Pour moi, le Voyageur sans bagage n'y échappe pas et cette fois-ci, plutôt que la guerre en elle-même, c'est l'après, et les effets physiques et psychologiques sur les survivants qu'elle entraîne, qu'Anouilh a voulu traiter ici.

Pour résumer rapidement, l'intrigue tourne autour de "Gaston", un vétéran de la première Guerre Mondiale qui, après être resté dix ans en asile, complètement amnésique, est poussé par la duchesse Dupont-Dufort à retrouver sa vraie famille. Ils rencontrent alors la famille des Renaud, des bourgeois persuadés de voir en Gaston le fils perdu de la famille, Jacques.
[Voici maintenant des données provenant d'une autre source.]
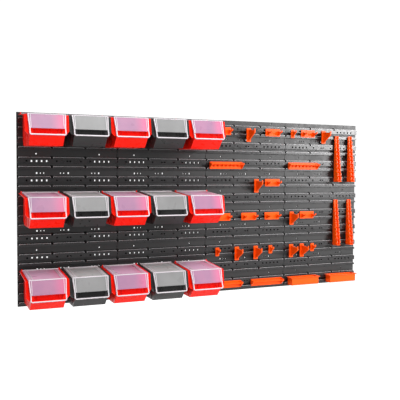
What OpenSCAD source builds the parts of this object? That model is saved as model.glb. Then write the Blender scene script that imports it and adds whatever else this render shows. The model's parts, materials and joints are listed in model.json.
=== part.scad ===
// Modular pegboard tool wall: eight moulded panels with rails, three rows of
// lidded bins and a set of plug-in tool holders.
// Millimetres. X to the right, Z up, the front faces -Y.
// The origin is the centre of the wall's back face.

/* [Wall] */
// Width of one panel
panel_w = 400; // [396:1:420]
// Distance from one rail to the next
rail_pitch = 76; // [76:1:80]
// Depth of the rails in front of the wall behind
rail_d = 17; // [16:0.5:20]
// Thickness of the moulded sheet
sheet = 2.7; // [2:0.1:3]

/* [Bins] */
// Width of a bin over its rims
bin_w = 159.2; // [150:0.1:159.2]
// Distance from one bin to the next
bin_pitch = 160; // [160:1:164]
// Width of a bin's body below the rims
bin_body_w = 125.4; // [110:0.1:128]
// Depth of a bin's body below its rear rim
bin_h = 123.8; // [110:0.1:124]
// Thickness of a bin's walls
bin_wall = 2.5; // [2:0.1:3]

/* [Lids] */
// Width of a lid
lid_w = 139; // [135:0.1:139.4]
// Thickness of a lid
lid_t = 2; // [1.6:0.1:2.2]
// Radius of a lid's hinge bar and pins
pin_r = 2.5; // [2:0.1:2.5]
// Radial play of the pins in the bin's ears
pin_play = 0.08; // [0.05:0.01:0.1]

/* [Holders] */
// Thickness of a holder's back plate
plate_t = 3; // [2.5:0.1:4]
// Thickness of a hook's arm
arm_t = 5; // [4:0.5:6]
// Radius of the peg that plugs into a rail
peg_r = 3; // [2.5:0.1:3.1]
// Width of a wrench rack
rack_w = 19; // [16:0.5:24]
// Height of a wrench rack
rack_h = 218; // [200:1:218]

/* [Hidden] */
$fn = 32;
columns = 4;
rails = 5;
panel_h = rails * rail_pitch;
wall_left = -columns * panel_w / 2;
wall_top = panel_h;

// Panel section, as distances below the top of a rail pitch
floor_y = -8;
lip_t = 2.5;
wide_lip = 20.5;
wide_bottom = 44.8;
narrow_lip = 56.5;
narrow_bottom = 69.2;
lip_h = 6;
lip_round = 1;
rib = 6;
seam = 1.6;

// Hole rows and the places of the holes along a panel
wide_row = 36.6;
recess_row = 7.8;
hole = 7;
centre_hole = 6.4;
screw_r = 3;
peg_x = [36, 55.4, 74.8, 94.2, 113.6, 152, 194, 206, 248, 286.4, 305.8, 325.2, 344.6, 364];
round_pegs = [5, 8];
blind_pegs = [0, 6, 7, 9];
centre_pegs = [6, 7];
open_columns = 2;
hole_depth = 11;
screw_x = [74, 326];
small_x = [76, 90.4, 103.2, 168.8, 181.6, 200, 295.2, 308, 324];
big_small = [76, 200, 324];
small_hole = 4.4;
big_small_hole = 6.4;
boss_h = 12;
boss_y = -0.4;

// Bin section: rim, front edge and label strip
bin_back = -rail_d - 0.3;
rim_z = -9.4;
rim_front = [-185.5, -21.4];
wing_foot = [-200, -92.8];
strip_foot = [-205, -95];
strip_head = [-202, -72];
bin_floor = rim_z - bin_h;
floor_front = -167.4;
back_round = 30;
rim_t = 2.6;
side_ribs = [-50, -100, -150];
side_rib_w = 4;
side_rib_h = 1.5;
rim_slope = (rim_z - rim_front[1]) / (bin_back - rim_front[0]);
wing_a = atan((rim_front[0] - wing_foot[0]) / (rim_front[1] - wing_foot[1]));
wing_l = norm(rim_front - wing_foot);
rim_l = norm([bin_back, rim_z] - rim_front);
strip_a = atan((strip_head[0] - strip_foot[0]) / (strip_head[1] - strip_foot[1]));
strip_l = norm(strip_head - strip_foot);
bin_rows = 3;
bin_columns = 5;
bin_row_rails = 4;
first_bin = wall_left + 85.4;

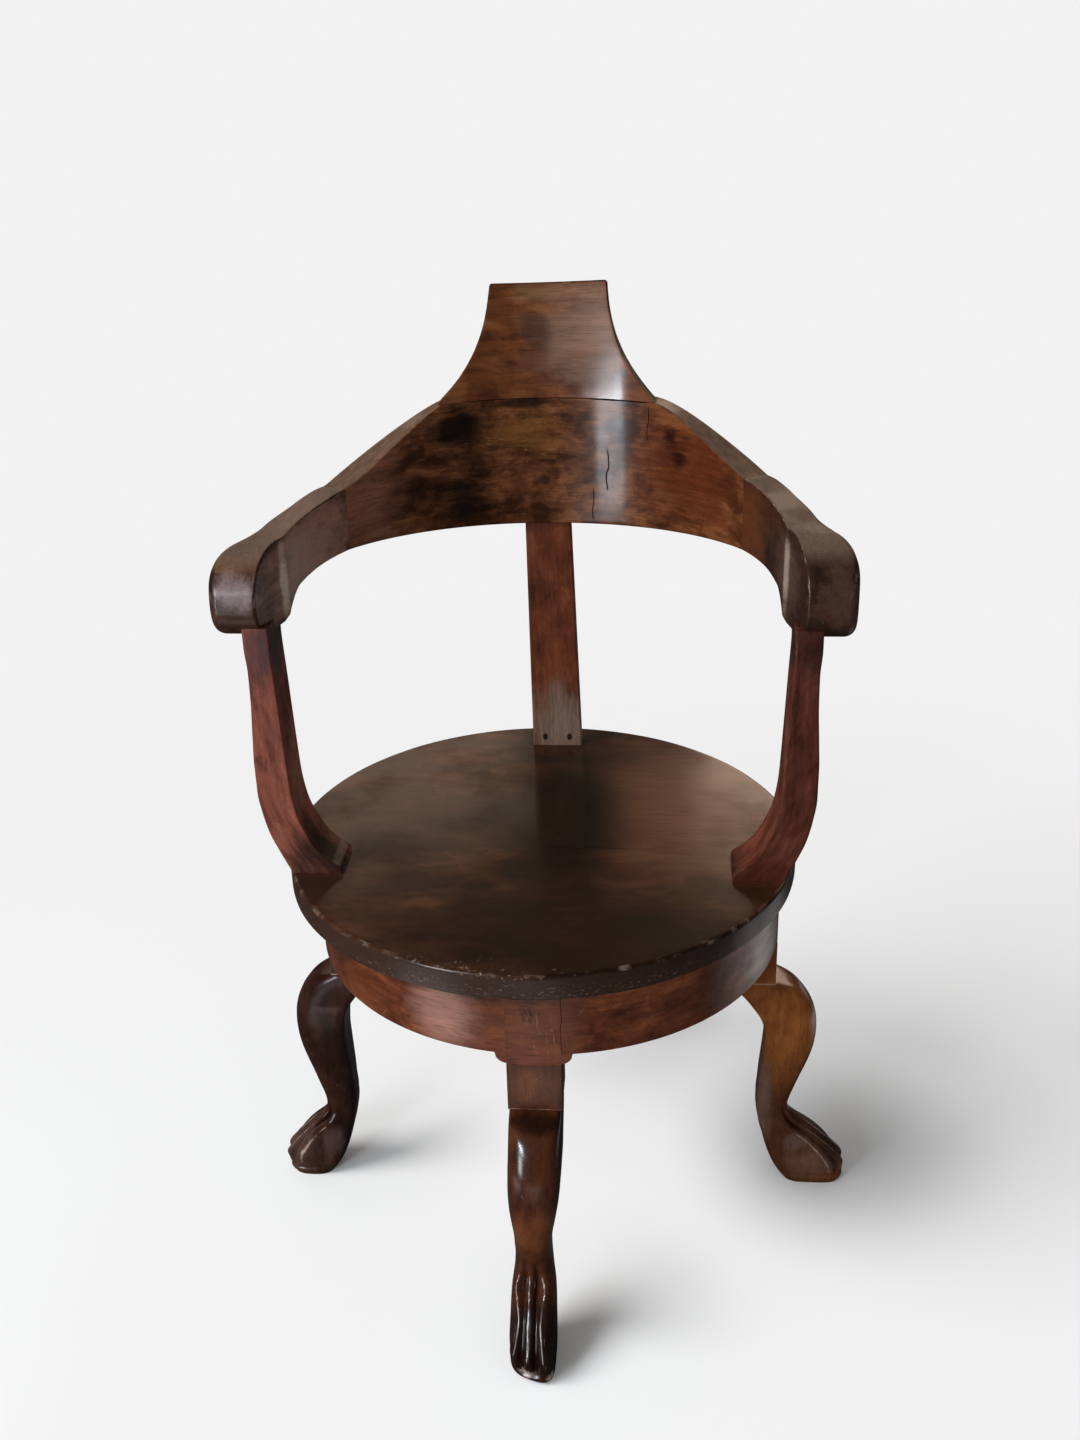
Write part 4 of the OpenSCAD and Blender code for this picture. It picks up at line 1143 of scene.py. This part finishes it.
# %% Shape the arms
def arm_grid(side):
    """The arm on one side, +1 for +X and -1 for -X.

    At each station the section runs up the inner face, over the top, down
    the outer face and back under. Near a face the top and underside are
    drawn in by the depth of a quarter circle, r - r sin a, at the distance
    r - r cos a from the face. At the nose, where the drawn-in curves end,
    the quarter circle starts late, at the angle whose sine is 1 - t / r.
    """
    joint = np.radians(np.linspace(90 - joint_half, 9, 40))
    step_in = [-33.3, -34, -34.8, -41, -42, -43]
    nose = -SCROLL_TOP - SCROLL_TOP * np.sin(np.radians(np.linspace(1, 89.6, 64)))
    forward = [np.linspace(30, -32, 24), step_in, np.linspace(-44.5, -47, 3), nose]
    y_out = np.concatenate([rail_outer * np.sin(joint), *forward])
    y_in = np.concatenate([rail_radius * np.sin(joint), *forward])
    x_out, x_in = outer_x(y_out, side), inner_x(y_in)
    scroll = smooth_step(20, -60, y_in)
    into = np.clip(y_in + scroll_reach, 0, None)
    turn, shares = np.linspace(0, 1, 10), np.linspace(0, 1, 9)[1:-1]

    def corner(ease):
        """Distance from the face and depth drawn in, at each step of an arris."""
        begin = np.arcsin(np.clip(1 - into / ease, 0, 1))[:, None]
        angle = begin + (np.pi / 2 - begin) * turn
        return ease[:, None] * (1 - np.cos(angle)), ease[:, None] * (1 - np.sin(angle))

    width = np.hypot(x_out - x_in, y_out - y_in)[:, None]
    in_step, in_draw = corner(2.4 + 0.4 * scroll)
    out_step, out_draw = corner(2.5 + 6.5 * scroll)
    first, last = in_step[:, -1:], width - out_step[:, -1:]
    flat = first + (last - first) * shares
    over = np.hstack([in_step, flat, (width - out_step)[:, ::-1]])
    draw = np.hstack([in_draw, 0 * flat, out_draw[:, ::-1]])
    lift = np.sin(np.pi * turn)
    edge = np.hstack([lift + 0 * in_step, 0 * flat, lift + 0 * out_step])

    share = over / width
    x = x_in[:, None] + (x_out - x_in)[:, None] * share
    y = y_in[:, None] + (y_out - y_in)[:, None] * share
    top, low = arm_top(y, draw, right_lift if side > 0 else 0), arm_under(y, draw)
    outside = top[:, -1:] + (low[:, -1:] - top[:, -1:]) * shares
    inside = low[:, :1] + (top[:, :1] - low[:, :1]) * shares
    none = 0 * outside
    xs, ys = (np.hstack([a, a[:, -1:] + none, a[:, ::-1], a[:, :1] + none]) for a in (x, y))
    zs = np.hstack([top, outside, low[:, ::-1], inside])
    edges = np.hstack([edge, none, edge[:, ::-1] * 0.6, none])
    run = run_along(joined((x_in + x_out) / 2, y_in))
    fibre = joined(run + GRAIN_SHIFT["arm"] * side, zs, xs)
    return joined(seat_x + side * xs, ys, zs), edges, fibre


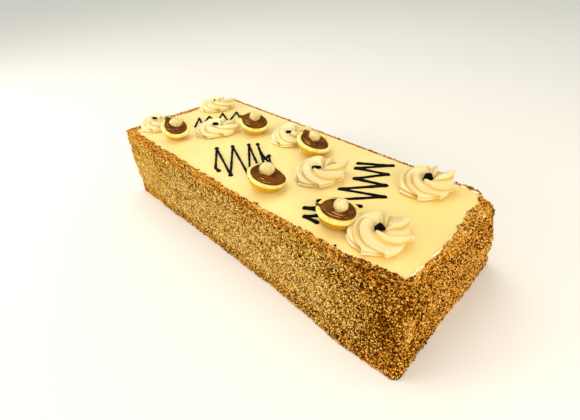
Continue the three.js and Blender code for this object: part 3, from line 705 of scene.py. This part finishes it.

D'après moi, cette pièce de théâtre écrite en 1937, aborde une variété de sujets bien plus grande qu'un simple drame familial. Elle parle de la mémoire des combattants mais aussi de leur identité et de la reconnaissance parfois malsaine que leur octroie la société.

Rien que dans le titre, le double sens est évident : Gaston, c'est le voyageur qui n'a pas de valise, pas d'affaires, mais qui est également libre du bagage de la mémoire, complètement amnésique et inconscient de qui il était dans une vie passée. Confronté à son passé, va-t-il l'accepter ou va-t-il au contraire décider de s'en détacher ? Comme le dit la pièce, c'est là peut-être le privilège des amnésiques : ce sont les seuls à pouvoir se permettre de faire table rase du passé, et recommencer à zéro, ailleurs ou autrement.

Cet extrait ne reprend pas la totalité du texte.